> _OBJECTIVE_: From the material below, list every line containing "finishes".

> _SUPPLIED DATA_:

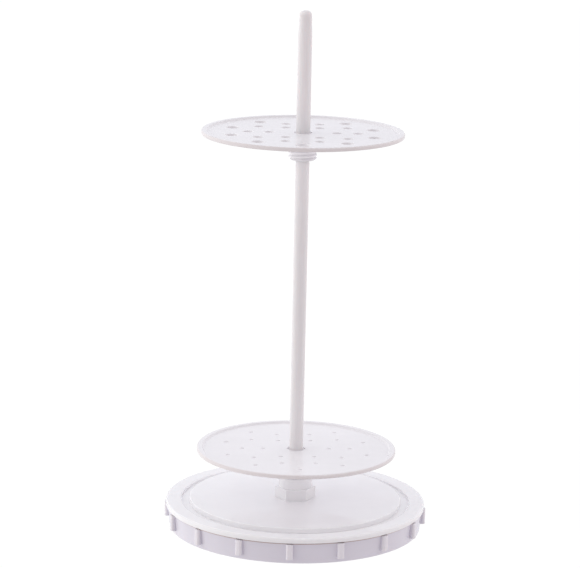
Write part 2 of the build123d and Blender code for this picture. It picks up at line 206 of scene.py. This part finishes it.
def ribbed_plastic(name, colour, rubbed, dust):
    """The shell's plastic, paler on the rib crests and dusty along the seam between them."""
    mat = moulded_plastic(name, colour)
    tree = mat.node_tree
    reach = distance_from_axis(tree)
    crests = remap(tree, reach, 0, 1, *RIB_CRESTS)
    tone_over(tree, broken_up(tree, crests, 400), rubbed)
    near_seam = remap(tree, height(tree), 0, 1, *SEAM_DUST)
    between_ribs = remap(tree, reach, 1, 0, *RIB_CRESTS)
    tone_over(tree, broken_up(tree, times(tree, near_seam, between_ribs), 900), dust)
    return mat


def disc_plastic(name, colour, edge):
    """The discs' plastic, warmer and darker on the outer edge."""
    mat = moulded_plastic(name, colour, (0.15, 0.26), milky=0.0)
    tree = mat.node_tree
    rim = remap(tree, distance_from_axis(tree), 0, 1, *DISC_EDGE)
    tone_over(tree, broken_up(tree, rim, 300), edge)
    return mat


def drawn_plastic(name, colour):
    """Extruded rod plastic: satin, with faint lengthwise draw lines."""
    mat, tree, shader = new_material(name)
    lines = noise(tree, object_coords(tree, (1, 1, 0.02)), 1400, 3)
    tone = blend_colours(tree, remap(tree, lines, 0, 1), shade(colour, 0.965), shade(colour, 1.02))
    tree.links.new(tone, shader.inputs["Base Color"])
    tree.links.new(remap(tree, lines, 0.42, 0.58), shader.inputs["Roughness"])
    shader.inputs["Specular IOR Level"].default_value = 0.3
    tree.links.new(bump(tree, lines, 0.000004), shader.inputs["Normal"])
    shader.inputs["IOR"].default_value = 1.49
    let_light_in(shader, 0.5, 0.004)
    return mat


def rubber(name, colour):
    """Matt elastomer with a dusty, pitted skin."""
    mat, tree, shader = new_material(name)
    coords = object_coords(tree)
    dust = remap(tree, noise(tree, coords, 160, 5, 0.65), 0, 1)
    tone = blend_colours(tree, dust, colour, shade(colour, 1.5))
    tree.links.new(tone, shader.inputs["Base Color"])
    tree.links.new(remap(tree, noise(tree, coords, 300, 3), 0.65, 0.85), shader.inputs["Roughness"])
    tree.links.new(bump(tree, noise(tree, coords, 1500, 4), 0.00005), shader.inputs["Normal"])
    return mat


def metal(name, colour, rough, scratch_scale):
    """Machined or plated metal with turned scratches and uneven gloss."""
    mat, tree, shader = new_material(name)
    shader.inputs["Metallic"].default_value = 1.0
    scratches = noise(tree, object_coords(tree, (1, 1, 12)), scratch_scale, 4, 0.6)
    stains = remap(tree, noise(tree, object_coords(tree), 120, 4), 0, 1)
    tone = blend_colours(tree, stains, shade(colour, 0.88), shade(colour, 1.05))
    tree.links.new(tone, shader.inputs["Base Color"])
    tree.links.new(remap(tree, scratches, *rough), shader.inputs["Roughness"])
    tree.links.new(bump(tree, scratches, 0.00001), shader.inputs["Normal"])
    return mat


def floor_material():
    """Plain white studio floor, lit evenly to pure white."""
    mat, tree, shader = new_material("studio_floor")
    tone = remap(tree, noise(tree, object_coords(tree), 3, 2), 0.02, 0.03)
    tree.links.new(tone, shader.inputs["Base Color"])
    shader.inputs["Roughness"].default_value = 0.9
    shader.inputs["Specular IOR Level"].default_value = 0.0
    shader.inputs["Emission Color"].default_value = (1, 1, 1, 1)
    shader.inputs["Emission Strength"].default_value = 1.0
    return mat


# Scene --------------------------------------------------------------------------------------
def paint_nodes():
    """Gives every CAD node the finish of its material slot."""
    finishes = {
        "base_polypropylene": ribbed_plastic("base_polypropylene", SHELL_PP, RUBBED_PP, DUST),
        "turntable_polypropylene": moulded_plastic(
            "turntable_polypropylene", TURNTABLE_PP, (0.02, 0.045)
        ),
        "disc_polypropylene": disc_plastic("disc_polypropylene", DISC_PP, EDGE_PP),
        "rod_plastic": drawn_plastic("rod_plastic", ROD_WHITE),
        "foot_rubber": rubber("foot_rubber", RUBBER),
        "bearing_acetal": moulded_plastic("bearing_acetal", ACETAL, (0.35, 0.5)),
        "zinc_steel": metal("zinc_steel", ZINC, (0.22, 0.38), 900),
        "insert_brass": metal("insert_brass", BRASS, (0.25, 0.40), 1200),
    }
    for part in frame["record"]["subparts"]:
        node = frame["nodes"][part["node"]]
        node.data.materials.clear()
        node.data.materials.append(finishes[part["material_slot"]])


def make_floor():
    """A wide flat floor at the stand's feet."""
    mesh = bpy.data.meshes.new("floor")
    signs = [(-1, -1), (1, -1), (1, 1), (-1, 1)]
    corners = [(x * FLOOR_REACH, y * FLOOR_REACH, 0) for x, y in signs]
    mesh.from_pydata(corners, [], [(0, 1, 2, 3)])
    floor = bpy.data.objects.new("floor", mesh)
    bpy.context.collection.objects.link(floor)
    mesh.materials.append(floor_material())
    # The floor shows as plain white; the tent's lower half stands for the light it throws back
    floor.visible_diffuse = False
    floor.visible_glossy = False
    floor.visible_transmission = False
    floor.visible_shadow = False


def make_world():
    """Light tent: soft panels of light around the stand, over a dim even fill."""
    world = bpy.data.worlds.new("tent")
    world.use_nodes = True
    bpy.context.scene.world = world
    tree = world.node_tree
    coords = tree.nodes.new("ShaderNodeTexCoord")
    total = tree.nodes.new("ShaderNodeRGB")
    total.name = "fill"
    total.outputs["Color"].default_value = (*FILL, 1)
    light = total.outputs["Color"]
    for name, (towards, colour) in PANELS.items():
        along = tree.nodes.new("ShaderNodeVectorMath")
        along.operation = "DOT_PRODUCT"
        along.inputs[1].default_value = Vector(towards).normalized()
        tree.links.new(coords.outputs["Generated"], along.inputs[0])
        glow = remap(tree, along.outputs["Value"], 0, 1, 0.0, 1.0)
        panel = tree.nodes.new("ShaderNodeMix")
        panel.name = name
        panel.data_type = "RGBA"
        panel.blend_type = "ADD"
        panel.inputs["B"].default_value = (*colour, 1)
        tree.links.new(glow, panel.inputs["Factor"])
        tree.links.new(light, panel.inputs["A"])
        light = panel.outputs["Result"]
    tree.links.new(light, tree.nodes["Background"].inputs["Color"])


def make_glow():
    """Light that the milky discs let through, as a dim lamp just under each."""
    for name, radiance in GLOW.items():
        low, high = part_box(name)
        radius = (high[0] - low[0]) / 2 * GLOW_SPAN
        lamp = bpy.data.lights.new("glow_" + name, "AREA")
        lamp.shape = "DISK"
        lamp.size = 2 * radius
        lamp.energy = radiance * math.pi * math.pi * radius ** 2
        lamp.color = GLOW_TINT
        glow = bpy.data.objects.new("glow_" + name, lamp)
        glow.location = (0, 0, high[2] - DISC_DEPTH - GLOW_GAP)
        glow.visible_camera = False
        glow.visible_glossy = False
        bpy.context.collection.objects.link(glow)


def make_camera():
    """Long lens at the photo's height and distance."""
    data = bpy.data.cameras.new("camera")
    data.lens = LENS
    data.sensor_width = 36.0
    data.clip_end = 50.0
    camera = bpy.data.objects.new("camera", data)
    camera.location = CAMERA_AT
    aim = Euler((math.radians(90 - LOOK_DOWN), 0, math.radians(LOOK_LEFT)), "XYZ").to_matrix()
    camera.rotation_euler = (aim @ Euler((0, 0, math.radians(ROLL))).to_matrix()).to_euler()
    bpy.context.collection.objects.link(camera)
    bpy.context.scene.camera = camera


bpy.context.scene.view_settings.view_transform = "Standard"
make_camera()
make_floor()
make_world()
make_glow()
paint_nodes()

> _RESULT_:
Write part 2 of the build123d and Blender code for this picture. It picks up at line 206 of scene.py. This part finishes it.
    finishes = {
        node.data.materials.append(finishes[part["material_slot"]])